Alex rio, una risa cálida que hacía arrugar los ojos. —Ese viejo me reprobó en técnicas de sutura. Dijo que mis puntos parecían versos libres.
—¿Y qué hiciste?
—Le escribí un soneto con terminología médica —sus dedos, largos y con cicatrices de bisturí, dibujaron formas en el aire—. "Oh gran maestro de la carne cortada/con mano firme y juicio cuestionable..."
El muffin se me atragantó. —¡No!
—Sí —afirmó orgulloso—. Lo bueno de la poesía es que no te pueden reprobar por mala letra.
El cuaderno entre nosotros parecía palpitar. Yo había pasado años escribiendo versos como fortalezas, y este hombre los asediaba con sonrisas y pastelería barata.
—¿Por qué cardiología? —la pregunta me salió sin permiso.
Alex se congeló. Por un instante, vi al niño asustado bajo la máscara del médico.
—Porque los corazones no mienten —dijo al fin, trazando círculos en la mesa con un dedo—. Cuando fallan, se detienen. No como la gente, que te dice "te amo" mientras empaca las maletas.
El silencio que siguió fue tan denso que podía escuchar mi propia arritmia.
—¿Puedo? —preguntó de pronto, extendiendo la mano hacia mi muñeca.
Asentí.
Sus dedos fueron cálidos y precisos al encontrar mi pulso. Sus ojos se cerraron, concentrados, las pestañas proyectando sombras en sus mejillas.
—Setenta y ocho —murmuró—. Un poco arrítmico, pero... perfecto.
Nadie había llamado "perfecto" a mi corazón defectuoso antes.
—Ven —dijo abruptamente, guardando su cuaderno—. Tengo guardia en pediatría.
—¿En serio quieres que tu primera cita sea en un hospital?
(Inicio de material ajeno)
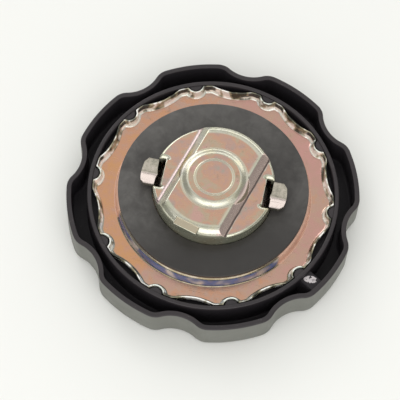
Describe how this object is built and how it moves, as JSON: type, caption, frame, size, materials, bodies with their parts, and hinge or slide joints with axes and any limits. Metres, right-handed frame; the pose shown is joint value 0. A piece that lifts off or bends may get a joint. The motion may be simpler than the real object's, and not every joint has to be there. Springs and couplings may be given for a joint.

—No es una cita —corrigió, dejando caer un pase de visitante con mi nombre en mi mano—. Es un intercambio. Tú me muestras cómo se vive con miedo, yo te muestro cómo se lucha contra él.
El Hospital Infantil olía a desinfectante y esperanza perdida. Caminé por los pasillos sintiéndome una impostora, acostumbrada como estaba al otro lado de la ecuación médica.
Alex se transformó ante mis ojos: su postura desgarbada se volvió segura, su voz áspera se suavizó hasta convertirse casi en un arrullo cuando se inclinó junto a la cama de Camilo, un niño de seis años con leucemia.
—Mira —me señaló un dibujo en la pared, un corazón pintado con acuarelas—. Dice que cuando salga, va a ser artista.
—¿Y saldrá? —pregunté en voz baja.
Alex no respondió. En cambio, tomó mi mano y la puso sobre el dibujo. La pintura estaba ligeramente levantada, como si alguien la hubiera acariciado demasiado.
—Aquí no mentimos —dijo finalmente—. Por eso duele tanto.
Esa noche, en mi apartamento, abrí mi cuaderno negro y escribí:
"Hoy conocí a un hombre que colecciona latidos ajenos porque no puede encontrar el suyo propio."
Mi teléfono vibró. Un mensaje de Alex:
"Para la próxima: te toca mostrarme tu lugar favorito. Regla #2: no valen bibliotecas. Ya sé que te gustan."
Sonreí contra mi voluntad y respondí:
"Prepárate para perder el control. Yo no juego con reglas."
Apagué la luz y dejé que la oscuridad absorbiera el sonido de mi corazón acelerado. Alex Chaves ya no era solo un intruso en mis poemas. Se estaba convirtiendo en el protagonista de una historia que no sabía si estaba lista para contar.
Pero por primera vez en años, cada latido irregular me recordaba que todavía estaba viva. Y quizás, solo quizás, eso bastara por ahora.